Thursday, May 26, 2005



Back in the world

Or as Samwise Gamgee would put it, "well, I'm back". I have spent the last three days deliberating in a jury trial. I have spent two nights as a guest of Her Majesty, and eaten some truly terrible food. I have not seen a newspaper (or surfed the net) since Tuesday morning. Yes, this means I slacked on Monday, when I originally expected to be locked up, so sue me...

There will be a slight pause while I catch up with what has been happening, but I'll probably start spewing content again tonight. There may be a slight interruption again tomorrow morning as I queue in the rain for the annual Red Cross book sale (an irresistable temptation), but otherwise its back to bloggage as usual.

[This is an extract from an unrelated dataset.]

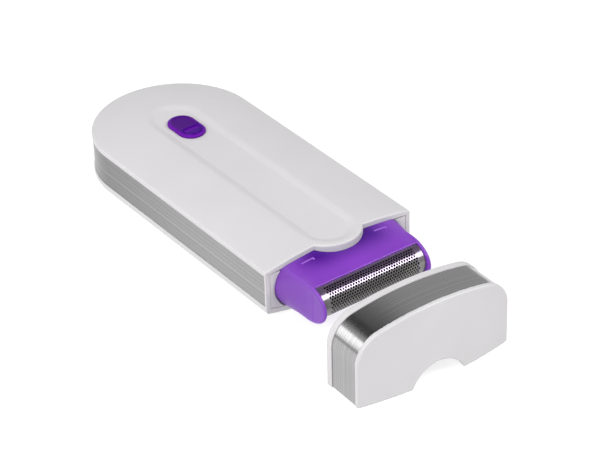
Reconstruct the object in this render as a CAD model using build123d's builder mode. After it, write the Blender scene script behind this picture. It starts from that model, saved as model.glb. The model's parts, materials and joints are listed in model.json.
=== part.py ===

Oh, and if you're wondering about the verdict, it was sadly "guilty" on all counts.

4 comments:

Speaking of trials my own one took a step closer today.

Posted by t selwyn : 5/26/2005 09:51:00 PM

Do you mind if I ask why it is sad that the count is guilty? I.e. is it because you think that the person(s) wasn't guilty or that they were but it was a shame that was the case?

Cheers
Scott

Posted by Anonymous : 5/27/2005 08:32:00 AM

The latter - but sympathy isn't really a good reason for acquittal. There's also a moral cost to conviction, especially on charges this grave, and I can fully understand both why the courts try very hard to stop the jury finding out about the possible sentence that the accused face, and why juries in the eighteenth and nineteenth centuries systematically rebelled rather than play a part in executing someone for stealing a loaf of bread.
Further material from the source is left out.